Personal reasons and injuries plagued the veteran’s campaign, and the first of many trialists were called upon to follow in a giant of the All Blacks’ footsteps that year. Kaino didn’t start at blindside flanker for the All Blacks ever again.

Highlanders loose forward Liam Squire started four Tests in the legendary No. 6 jersey during The Rugby Championship, and Hurricanes star Vaea Fifita started the other two.


Squire continued to hold down the fort during the first two Tests of 2018 against France, before Shannon Frizell was named to start in the third clash in Dunedin.


Frizell, Squire and Fifita would all get a run that year – but only one went to the World Cup in Japan. Fifita was overlooked, and Squire made himself unavailable due to personal reasons.
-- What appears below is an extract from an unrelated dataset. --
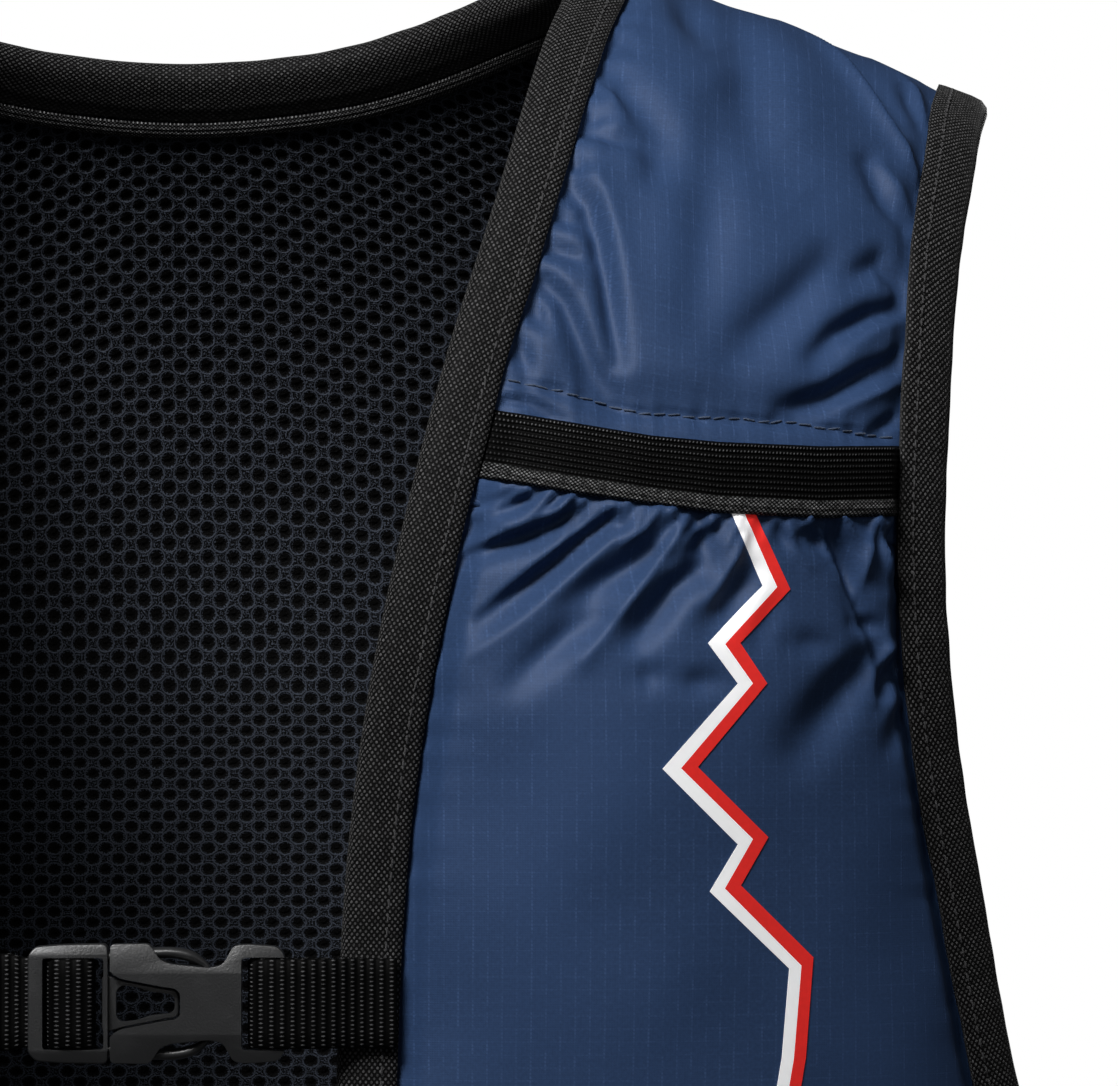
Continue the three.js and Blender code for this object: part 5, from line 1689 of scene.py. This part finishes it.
def rounded(points, radius, steps=5):
    """Corners of an outline rounded by short arcs."""
    points = np.array(points, float)
    made = []
    for before, corner, after in zip(np.roll(points, 1, 0), points, np.roll(points, -1, 0)):
        cut = min(radius, 0.45 * np.linalg.norm(before - corner), 0.45 * np.linalg.norm(after - corner))
        start, end = corner + unit(before - corner) * cut, corner + unit(after - corner) * cut
        for t in np.linspace(0, 1, steps):
            made.append(mix(mix(start, corner, t), mix(corner, end, t), t))
    return np.array(made)


def deselect_all():
    for piece in bpy.context.selected_objects:
        piece.select_set(False)


def make_active(piece):
    deselect_all()
    piece.select_set(True)
    bpy.context.view_layer.objects.active = piece


def apply_modifier(piece, kind, **settings):
    make_active(piece)
    made = piece.modifiers.new(kind.title(), kind)
    for key, value in settings.items():
        setattr(made, key, value)
    bpy.ops.object.modifier_apply(modifier=made.name)


def plate(outline, thick, ease=0.0, crease=None, drop=0.0):
    """A flat outline across the strap's plane, extruded, sloped beyond a crease and eased."""
    deselect_all()
    bpy.ops.mesh.primitive_circle_add(vertices=len(outline), radius=0.02, fill_type="NGON")
    piece = bpy.context.object
    for vertex, (x, z) in zip(piece.data.vertices, outline):
        vertex.co = (x * 0.001, (BUCKLE_Y - thick / 2) * 0.001, (STRAP_Z + z) * 0.001)
    bpy.ops.object.mode_set(mode="EDIT")
    bpy.ops.mesh.select_all(action="SELECT")
    bpy.ops.mesh.extrude_region_move(TRANSFORM_OT_translate={"value": (0, thick * 0.001, 0)})
    if crease:
        for side in (1, -1):
            bpy.ops.mesh.select_all(action="SELECT")
            level = (STRAP_Z + side * crease) * 0.001
            bpy.ops.mesh.bisect(plane_co=(0, 0, level), plane_no=(0, 0, 1))
    bpy.ops.mesh.select_all(action="SELECT")
    bpy.ops.mesh.normals_make_consistent(inside=False)
    bpy.ops.object.mode_set(mode="OBJECT")
    for vertex in piece.data.vertices:
        over = abs(vertex.co.z * 1000 - STRAP_Z) - (crease or 99)
        if over > 0:
            toward = np.sign(vertex.co.y * 1000 - BUCKLE_Y)
            vertex.co.y -= toward * drop * over * 0.001
    if ease:
        bpy.ops.object.mode_set(mode="EDIT")
        bpy.ops.mesh.select_all(action="DESELECT")
        bpy.ops.object.mode_set(mode="OBJECT")
        for edge in piece.data.edges:
            a, b = (piece.data.vertices[i] for i in edge.vertices)
            same_face = (a.co.y * 1000 - BUCKLE_Y) * (b.co.y * 1000 - BUCKLE_Y) > 0
            flat = crease and abs(abs(a.co.z * 1000 - STRAP_Z) - crease) < 0.01 and \
                abs(abs(b.co.z * 1000 - STRAP_Z) - crease) < 0.01
            edge.select = bool(same_face and not flat)
        bpy.ops.object.mode_set(mode="EDIT")
        bpy.ops.mesh.select_mode(type="EDGE")
        bpy.ops.mesh.bevel(offset=ease * 0.001, segments=4, affect="EDGES", clamp_overlap=True)
        bpy.ops.object.mode_set(mode="OBJECT")
    return piece


def combine(piece, other, operation):
    """Cuts the other solid out of a piece, or joins it on."""
    apply_modifier(piece, "BOOLEAN", operation=operation, object=other, solver="EXACT")
    bpy.data.objects.remove(other, do_unlink=True)
    return piece


def prong(side):
    """A springy prong: an oval rod along its curved line."""
    knots = np.array([(x, side * z) for x, z in PRONG_LINE], float)
    line = spaced_points(knots, 48)
    along = unit(np.gradient(line, axis=0))
    across = np.stack([-along[:, 1], along[:, 0]], -1)
    share = np.linspace(0, 1, len(line))
    fat = 0.98 * (1 - 0.55 * smooth((share - 0.75) / 0.25))
    turn = np.linspace(0, 2 * math.pi, 18, endpoint=False)
    flat = line[:, None] + across[:, None] * (fat[:, None] * np.cos(turn))[..., None]
    deep = BUCKLE_Y - 0.5 + (fat * 1.35)[:, None] * np.sin(turn)
    points = np.stack([flat[..., 0], deep, STRAP_Z + flat[..., 1]], -1).reshape(-1, 3)
    faces = [grid_faces(len(line), 18, wrap_columns=True)]
    ring = np.arange(18)[None]
    return points, faces + [ring[:, ::-1], ring + (len(line) - 1) * 18]


def plain_solid(points, faces):
    """An unfinished solid, to be joined to another."""
    mesh = bpy.data.meshes.new("part")
    rings = [tuple(int(i) for i in f) for group in faces for f in group]
    mesh.from_pydata((points * 0.001).tolist(), [], rings)
    made = bpy.data.objects.new("part", mesh)
    bpy.context.scene.collection.objects.link(made)
    make_active(made)
    bpy.ops.object.mode_set(mode="EDIT")
    bpy.ops.mesh.select_all(action="SELECT")
    bpy.ops.mesh.normals_make_consistent(inside=False)
    bpy.ops.object.mode_set(mode="OBJECT")
    return made


def finish_moulding(piece, name, node, material):
    apply_modifier(piece, "BEVEL", width=0.00022, segments=2, limit_method="ANGLE",
                   angle_limit=math.radians(50))
    make_active(piece)
    bpy.ops.object.shade_smooth_by_angle(angle=math.radians(35))
    piece.name = piece.data.name = name
    piece.data.materials.clear()
    piece.data.materials.append(material)
    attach(piece, "root")
    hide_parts(node)


class VEST_OT_buckle(bpy.types.Operator):
    """Adds the two halves of the side-release buckle"""
    bl_idname = "vest.buckle"
    bl_label = "Buckle"

    def execute(self, context):
        material = plastic_material(colours())
        socket = plate(rounded(mirrored(SOCKET_OUTLINE), 0.9), SOCKET_THICK, ease=0.85, crease=5.3, drop=0.2)
        through = SOCKET_THICK + 4
        combine(socket, plate(rounded(mirrored(THROAT), 1.0), through), "DIFFERENCE")
        combine(socket, plate(rounded(box_outline(16.15, 27, 8.05), 0.9), through), "DIFFERENCE")
        for side in (1, -1):
            hollow = [(x, side * z) for x, z in ((-7.4, 9.5), (3.4, 9.5), (3.4, 6.2), (-7.4, 6.2))]
            combine(socket, plate(hollow, 4.4), "DIFFERENCE")
        combine(socket, plate(rounded(box_outline(19.4, 22, 9), 0.5), 3.0, ease=0.9), "UNION")
        finish_moulding(socket, "socket", "buckle_socket", material)

        plug = plate(rounded(mirrored(FRAME_OUTLINE), 1.1), FRAME_THICK, ease=1.0, crease=8.4, drop=0.3)
        combine(plug, plate(rounded(box_outline(-18.3, -7.7, 7.95), 0.7), through), "DIFFERENCE")
        combine(plug, plate(rounded(box_outline(-15.6, -11.4, 9), 0.4), 2.6, ease=0.7), "UNION")
        tongue = plate(rounded(mirrored(TONGUE), 0.8), TONGUE_THICK, ease=0.3)
        combine(tongue, plate(rounded(mirrored(TONGUE_WINDOW), 1.1), through), "DIFFERENCE")
        combine(plug, tongue, "UNION")
        for side in (1, -1):
            combine(plug, plain_solid(*prong(side)), "UNION")
        finish_moulding(plug, "plug", "buckle_plug", material)
        return {"FINISHED"}


def surface_tree(name):
    return BVHTree.FromObject(bpy.data.objects[name], bpy.context.evaluated_depsgraph_get())


def on_surface(tree, places, lift):
    """The points of the front's outer face at places (x, z), raised along the normal."""
    found, normals = [], []
    for x, z in places:
        hit, normal, _, _ = tree.ray_cast(Vector((x * 0.001, -0.4, z * 0.001)), Vector((0, 1, 0)))
        if hit is None:
            raise RuntimeError(f"no cloth at {x:.1f}, {z:.1f}")
        found.append(np.array(hit) * 1000 + np.array(normal) * lift)
        normals.append(np.array(normal))
    return np.array(found), np.array(normals)


class VEST_OT_zigzag(bpy.types.Operator):
    """Adds the two-colour zigzag stripe to the left flask pocket"""
    bl_idname = "vest.zigzag"
    bl_label = "Zigzag Stripe"

    def execute(self, context):
        tree = surface_tree("left_pocket_ripstop")
        lines = np.array(ZIGZAG, float)
        materials = (film_material("Light film", colours().stripe_light),
                     film_material("Bright film", colours().stripe_bright))
        for half, label in ((0, "light"), (1, "bright")):
            rows = []
            for a, b in zip(lines[:-1], lines[1:]):
                count = max(2, int(np.linalg.norm(b[1] - a[1]) / 0.5))
                rows += [mix(a, b, t) for t in np.arange(count) / count]
            rows.append(lines[-1])
            rows = np.array(rows)
            across = np.linspace(0, 1, 9)
            flat = mix(rows[:, half, None], rows[:, half + 1, None], across[None, :, None])
            points, normals = on_surface(tree, flat.reshape(-1, 2), 0.0)
            points = points.reshape(flat.shape[:2] + (3,))
            normals = normals.reshape(flat.shape[:2] + (3,))
            made, faces = shell(points, normals, 0.05 + 0 * flat[..., 0], 0.2 + 0 * flat[..., 0])
            make_active(add_piece(f"zigzag_{label}", made, faces, materials[half]))
            bpy.ops.object.shade_smooth_by_angle(angle=math.radians(40))
        return {"FINISHED"}


class VEST_OT_seams(bpy.types.Operator):
    """Adds the stitches above the pocket bands"""
    bl_idname = "vest.seams"
    bl_label = "Band Seams"

    def execute(self, context):
        thread = thread_material("Cloth thread", (0.055, 0.08, 0.135))
        for side, name in SIDES:
            tree = surface_tree(f"{name}_shoulder_ripstop")
            x = np.arange(60.5, 131.5, 0.6)
            places = np.stack([x * side, band_height(x, 3)], -1)
            points, normals = on_surface(tree, places, 0.22)
            make_stitches(f"{name}_band_seam", points, normals, 2.75, 2.4, 0.2, thread, 6)
        return {"FINISHED"}


class VEST_OT_stage(bpy.types.Operator):
    """Adds the camera, the floor and the lights"""
    bl_idname = "vest.stage"
    bl_label = "Stage"

    def execute(self, context):
        scene = context.scene
        camera = bpy.data.cameras.new("Camera")
        camera.lens, camera.sensor_width = 333.3, 36.0
        camera.clip_start, camera.clip_end = 0.05, 50
        view = bpy.data.objects.new("Camera", camera)
        view.location = (0.07113, -1.905, -0.09023)
        view.rotation_euler = (math.pi / 2, 0, 0)
        scene.collection.objects.link(view)
        scene.camera = view
        bpy.ops.mesh.primitive_circle_add(vertices=96, radius=2.4, fill_type="NGON",
                                          location=(0, 0, HEM_Z * 0.001 - 0.003))
        floor = bpy.context.object
        floor.name = "floor"
        pale, w, shader = new_material("Pale floor", 0.8, specular=0.2)
        place = object_place(w)
        pale_colour = w.blend(w.noise(place, 3.0), (0.8, 0.8, 0.8, 1), (0.86, 0.86, 0.86, 1))
        w.feed(shader.inputs["Base Color"], pale_colour)
        far = w.tree.nodes.new("ShaderNodeVectorMath")
        far.operation = "LENGTH"
        w.feed(far.inputs[0], place)
        # Painted light: the floor glows, dimly under the vest and fully towards its rim, so that it fades
        # into the white background; it is hidden from diffuse and glossy rays.
        shader.inputs["Emission Strength"].default_value = 1.0
        glow = w.blend(w.span(far.outputs["Value"], 0.2, 1.5), (0.3, 0.3, 0.3, 1), (1, 1, 1, 1))
        w.feed(shader.inputs["Emission Color"], glow)
        floor.data.materials.append(pale)
        floor.visible_diffuse = floor.visible_glossy = False
        floor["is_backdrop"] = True
        for name, place, target, size, power in LIGHTS:
            lamp = bpy.data.lights.new(name, "AREA")
            lamp.shape, lamp.size, lamp.size_y, lamp.energy = "RECTANGLE", size[0], size[1], power
            holder = bpy.data.objects.new(name, lamp)
            holder.location = place
            holder.rotation_euler = (Vector(target) - Vector(place)).to_track_quat("-Z", "Y").to_euler()
            scene.collection.objects.link(holder)
        lamp = bpy.data.lights.new("Top", "SPOT")
        lamp.energy, lamp.shadow_soft_size = 126, 0.34
        lamp.spot_size, lamp.spot_blend = math.radians(24), 1.0
        holder = bpy.data.objects.new("Top", lamp)
        holder.location = (-0.6, -1.3, 1.3)
        aim = Vector((0.07, 0, 0.04)) - holder.location
        holder.rotation_euler = aim.to_track_quat("-Z", "Y").to_euler()
        scene.collection.objects.link(holder)
        world = bpy.data.worlds.new("Studio")
        scene.world = world
        world.use_nodes = True
        tree = world.node_tree
        back = tree.nodes["Background"]
        back.inputs["Color"].default_value = (1, 1, 1, 1)
        w = Wires(tree)
        seen = tree.nodes.new("ShaderNodeLightPath").outputs["Is Camera Ray"]
        w.feed(back.inputs["Strength"], w.math("MULTIPLY_ADD", seen, 0.96, 0.04))
        scene.view_settings.view_transform = "Standard"
        return {"FINISHED"}


LIGHTS = [
    ("Key", (-0.6, -1.25, 1.35), (0.08, 0, -0.08), (0.8, 0.7), 31),
    ("Fill", (1.6, -1.2, 0.3), (0.08, 0, -0.12), (0.6, 1.0), 1.2),
    ("Front", (-0.6, -2.3, 0.3), (0.08, 0, -0.12), (0.6, 0.6), 1.5),
    ("Back", (0.15, 1.9, -0.2), (0, 0, -0.15), (1.2, 0.7), 22),
]


class VEST_PT_pieces(bpy.types.Panel):
    """Sizes, colours and pieces of the vest"""
    bl_label = "Vest"
    bl_idname = "VEST_PT_pieces"
    bl_space_type = "VIEW_3D"
    bl_region_type = "UI"
    bl_category = "Vest"

    def draw(self, context):
        for group in (context.scene.vest_sizes, context.scene.vest_colours):
            for key in group.__annotations__:
                self.layout.prop(group, key)
        for operator in OPERATORS:
            self.layout.operator(operator.bl_idname)


OPERATORS = (
    VEST_OT_stage, VEST_OT_linings, VEST_OT_joins, VEST_OT_ripstop, VEST_OT_back, VEST_OT_bands,
    VEST_OT_tapes, VEST_OT_strap, VEST_OT_buckle, VEST_OT_zigzag, VEST_OT_seams,
)
CLASSES = (VestSizes, VestColours, *OPERATORS, VEST_PT_pieces)


def register():
    for made in CLASSES:
        bpy.utils.register_class(made)
    bpy.types.Scene.vest_sizes = bpy.props.PointerProperty(type=VestSizes)
    bpy.types.Scene.vest_colours = bpy.props.PointerProperty(type=VestColours)


def unregister():
    del bpy.types.Scene.vest_colours
    del bpy.types.Scene.vest_sizes
    for made in reversed(CLASSES):
        bpy.utils.unregister_class(made)


def main():
    register()
    deselect_all()
    for operator in OPERATORS:
        group, call = operator.bl_idname.split(".")
        if getattr(getattr(bpy.ops, group), call)() != {"FINISHED"}:
            raise RuntimeError(f"{operator.bl_label} did not finish")
    low, high = CAD_BOX
    new_low, new_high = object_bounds()
    {"cad": [list(low), list(high)], "made": [list(new_low), list(new_high)]}


if __name__ == "__main__":
    main()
Even Ardie Savea was thrust into the role against the Wallabies just before the last World Cup.

Since, other players including Luke Jacobson, Dalton Papli’i, Ethan Blackadder and Akira Ioane have attempted to make their mark as All Black regulars.

But so far, no luck. It hasn’t all been for nothing though.


Crusaders captain Scott Barrett, who is among the best locks in Super Rugby Pacific, was back in the No. 6 jersey for the champion franchise in round 15.

It was Barrett’s first start at blindside flanker this year.

But it’s not exactly a position he’s completely foreign too, either.

Barrett was a shock inclusion in the starting side at blindside to play England in the semi-final of the 2019 Rugby World Cup in Yokohama, and it was an intriguing experiment.

Going into that tournament-defining clash, this selection was exciting.

But hindsight is a gloriously obnoxious thing.

While it was an exciting indication of Barrett’s potential with the All Blacks, it was arguably the wrong time to give it a go.

In the years since, Barrett has played a vast majority of his rugby in the second row. It’s almost like that semi against the English never happened.

In the eyes of some, it failed – so let’s move on and never speak of it again.

But that would be disastrous.

The real loss, mistake or regret would be to give up on this so called ‘experiment’ completely.

The 29-year-old started another Test against England during last year’s end-of-season tour, and has otherwise shown plenty of promise and potential in the position for both club and country.

Last weekend’s clash against the Hurricanes at Sky Stadium was another example.

Barrett showcased the very best of his versatility – proving to the rugby world why that this is an idea worth trying time and time again.

The towering forward was a menace in both attack and defence. Barrett finished with the second-most carries out of any Crusaders forward, and also made a staggering 18 tackles.

But, importantly, Barrett also provided Codie Taylor with another primary option at the set-piece.

That’s crucial.

It’s no secret that this year’s Rugby World Cup in France is set to be the most competitive iteration of the prestigious tournament ever.

Northern hemisphere sides including France and Ireland go into this year’s tournament with not only belief but favouritism.

And their lineout is an undeniable strength.

If the All Blacks decided to run with the likes of Shannon Frizell of Akira Ioane at blindside flanker, the pair would bring some powerful physicality to the line-up.

But whether or not they’re up to the standard as world-class options at the set-piece is certainly up for debate. In comparison to Barrett, though, there’s no denying his skillset.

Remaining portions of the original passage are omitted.